There was a consensus that the condo market was not a bubble but worries exist.

 

Lenders talked about future uncertainties, level of household debt and the oversight of the Office of the Superintendent of Financial Services.

 

Developers talked about tighter financing and affordability. Even though there are no real statistics as to numbers, developers also expressed concerns that investors looking to buy to rent or to “flip” are becoming hesitant as rising interest rates and affordability become an issue.

 

Real Estate agents worried about a growing gap between prices of new condos and the resale market, and about skittish investors and bad press.

 

Will there be a “crash” – in my mind unlikely.

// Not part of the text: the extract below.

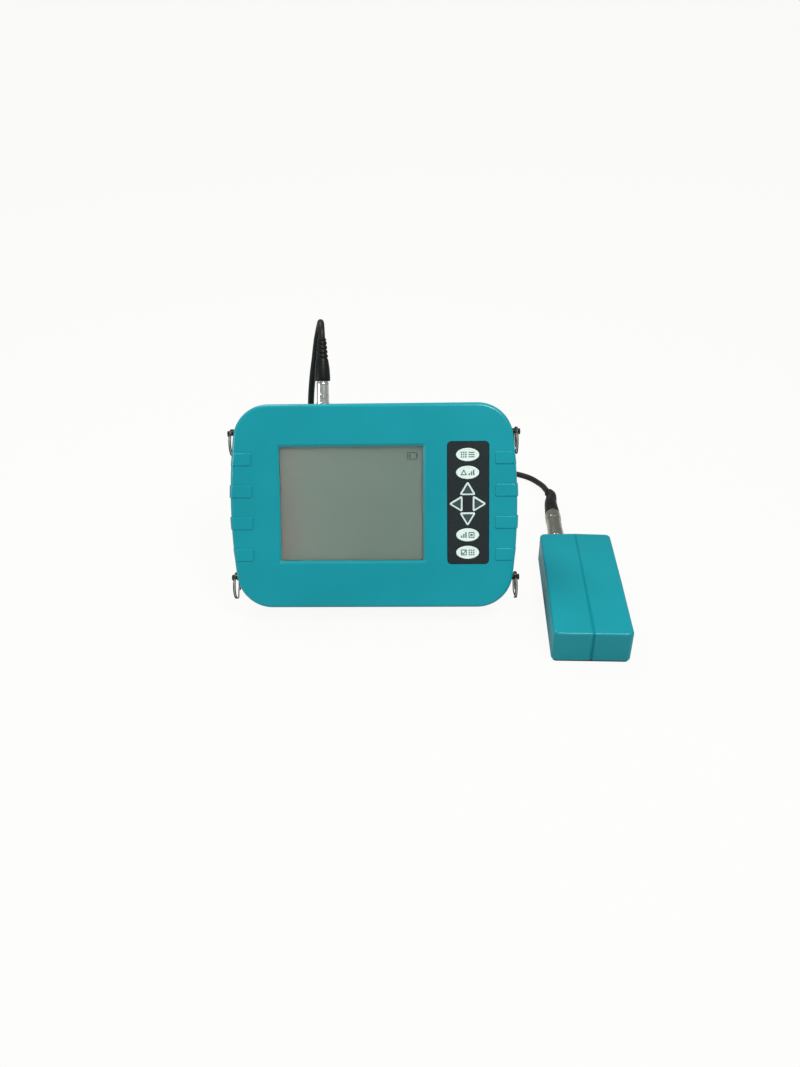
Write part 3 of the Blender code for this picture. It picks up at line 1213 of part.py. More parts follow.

However, with financing being made more difficult, with buyers becoming hesitant, a significant “cooling off” seems to be beginning.

 

This means that there is going to be a huge pipeline of supply in those projects now under construction and not sold out, and, a larger influx in projects being launched before interest rates rise or consumer and/or investor confidence retreats.

 

The strong will weather the storm but the smaller developer could start having problems in this new market and we therefore could be heading into a real oversupply of condominiums.